Gut health: Interview with Sam Johnson NTP

This is an interview with Nutritional Therapy Practitioner Sam Johnson from Anchored Wellness. She talks about her years of dealing with digestive discomfort and what she wished she knew back then. You can find Sam via her beautiful website www.anchoredwellnessvic.com

Tell me a little bit about your background and where you were raised?

I’m originally from Calgary, I came to the island [Vancouver Island, BC] for University and stayed out here.

What were you raised eating?

We ate pretty well as a family when I was younger. My mum always made a habit that whatever we ate we always had this huge bowl of salad with dinner, we all picked at it and got salad on our plates. We ate a lot of pasta though. It was quick and it was easy. Pasta, meat, a lot of meat, lots of vegetables.


What led you onto your path to studying nutrition?
I’ve always been interested in nutrition. I remember when I was younger making smoothies and wanting to make everything healthy. In 2013 I went travelling away to Thailand for 2 months. When I got home I noticed that my digestion was horrible, but I’ve always had really bad digestion.


When I was a baby I had my stomach pumped twice. I remember my mum telling me my stomach was always hurting and I would get really bad ear infections. I would also have a huge rash in the winter time underneath my bottom lip. I think I’ve just always been prone to digestive issues.


I went to the University of Victoria for kinesiology and almost finished my degree. I had one more year left and I realised I didn’t want to do this. I didn’t want to go on to be a physiotherapist or a chiropractor. I was going back and forth between figuring out if I wanted to finish my degree and then continuing on to do something like becoming a registered dietitian or some sort of nutrition program. Then I said nope, I have no desire to finish this degree and found the Nutritional Therapy Association. I dropped out of school and did the NTP program. Now we’re here.



What were the digestive issues like when you came back from Thailand?

At the time I was still eating healthy, it wasn't that I was eating like garbage or a lot of sugar. I think I caught a parasite or some sort of bug when I was travelling and I didn't know anything about it. Then I ended up seeing a gastroenterologist, did an endoscopy - they put the camera down my throat. She thought nothing was wrong with me or she didn't know what was wrong.

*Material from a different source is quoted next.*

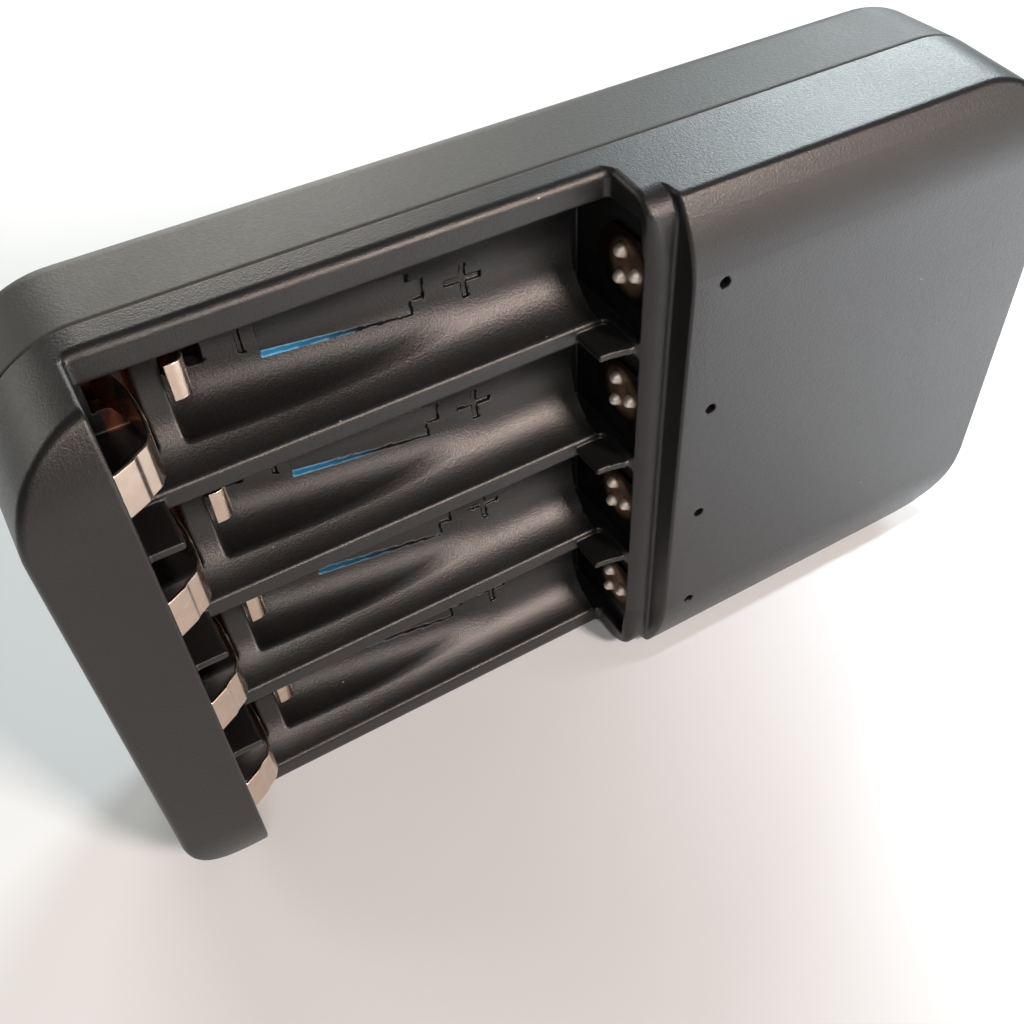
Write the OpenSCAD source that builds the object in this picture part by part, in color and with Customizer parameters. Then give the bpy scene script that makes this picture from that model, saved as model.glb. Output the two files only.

I was experiencing a lot of burping immediately after I ate, bloating, I wasn't hungry, I got so uncomfortably full. Some days I would be fine with vegetables and some days I would be fine with gluten and dairy. The next day the smallest thing would set me off so I didn't really understand what was causing it. I saw a nutritionist, she didn't know, she thought it was something to do with birch tree fruits and vegetables [pollen-food syndrome]. She told me to remove gluten but that didn't help.

Then I found out what we learned in the NTA about stomach acid. It wasn't until last year that I got it under control, my digestion has been much better.



Do you still experience digestive symptoms now?

Not too much anymore. Sometimes I notice different foods trigger it. I know I can’t have onions and garlic, onions are the bigger trigger. Also if I’m stressed, for example going through exams last year that's was a big one. I know if I go off from my regular eating habits, if I go out to eat a couple times a week then it’s going to happen. I usually take a digestive enzyme before the meal and that helps.

Sam loves to cook and lives with her dog and boyfriend on Vancouver Island, BC.

Sam loves to cook and lives with her dog and boyfriend on Vancouver Island, BC.


Is there one thing that you know now that you wish you knew back then?

Learning how important stomach acid is. Learning why when you're burping, when you’re bloated, when you have any sort of digestive discomfort, acid reflux, look at your symptoms and think “could I be not producing enough stomach acid?”. I wish my gastroenterologist knew that because you would think she should know something about stomach acid or anything to do with the digestive system if she is a digestive system doctor.



Also for so many years of being in University, learning about the nervous system and how our body works from being in Kinesiology I never really thought about why being in a parasympathetic [rest and digest] state is so crucial for digestion. We learned all about the different nerves that innervate different muscles and different organs in anatomy but it never really clicked until NTA. Now I know you have to be in a parasympathetic state. They never really taught you at UVic about how to go into this state, the NTA showed you how to transfer your body from sympathetic to parasympathetic.



What's your favourite way to treat yourself without compromising your health?

I don’t really look at treating yourself as a compromise. If you're going to go out and have sugar, just eat it and don’t feel bad about it. The biggest treat that I like to give myself is self-care. For me, this looks like my skincare routine, a nice bath or good quality chocolate.



What are your health non-negotiables?


Drinking water, making sure I drink at least two litres a day. If I can find an hour for myself to do some sort of sweat/movement then I find another hour in the day to take my dog for a walk, that is something I do every day.



I wash my face every day. I use a super simple cleanser from this company based in Victoria (Miiko). I put on a super simple toner and then face serum. I do this morning, night and usually after I workout. The product line is all natural and made with local ingredients, mainly from Vancouver Island.